Key data and events to watch next week
US data begins on Monday with the April ISM non-manufacturing (service sector) sentiment index, which covers the other 85% of the economy outside manufacturing. Tuesday sees only weekly ABC consumer confidence, which just hit a new cycle low in the last week at -41. Wednesday sees preliminary 1Q non-farm productivity, unit labor costs, March pending home sales and consumer credit. Thursday sees weekly jobless/continuing claims and March wholesale inventories. Friday sees only the US March trade deficit. There are numerous Fed speakers, but most appear to be addressing mortgage foreclosures and not the economic outlook or interest rates. Former Fed chair Greenspan speaks on Thursday afternoon NY time and could drop some bombs.
Eurozone data begins on Monday with only the May Sentix Investor Confidence index. Tuesday sees final-April Eurozone services PMI’s and March Eurozone PPI. Wednesday sees March Eurozone retail sales and German March factory orders. Thursday sees German March trade balance and industrial production, followed by the ECB rate decision and press conference. Friday sees French and Dutch March industrial production.

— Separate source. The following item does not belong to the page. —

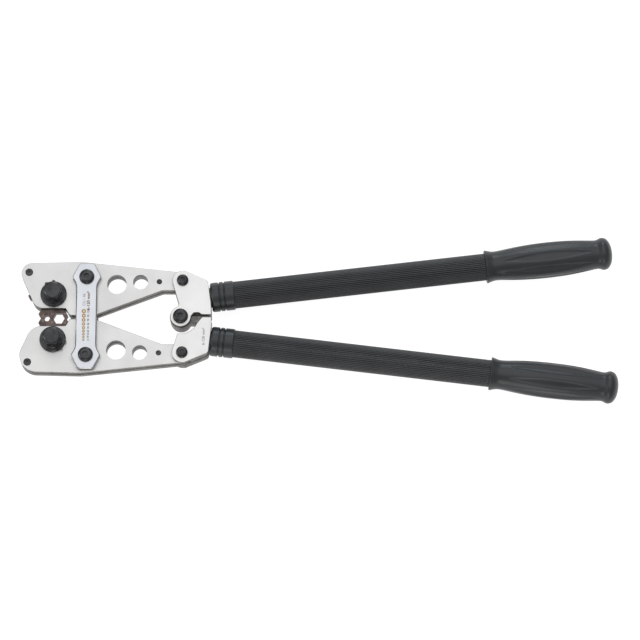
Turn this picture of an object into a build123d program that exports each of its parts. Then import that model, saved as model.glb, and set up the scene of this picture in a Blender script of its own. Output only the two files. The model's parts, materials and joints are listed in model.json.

UK data starts on Tuesday with the April Services PMI in the morning, followed at midnight by April Nationwide Building Society consumer confidence. Wednesday morning sees March industrial and manufacturing production and the April BRC shop price index, a private inflation gauge. Thursday see only the BOE MPC rate decision.
Japanese markets will be closed until Wednesday for the Golden Week Holidays and no data is scheduled until Friday morning Tokyo-time and then only the preliminary March Leading Economic Index is of note.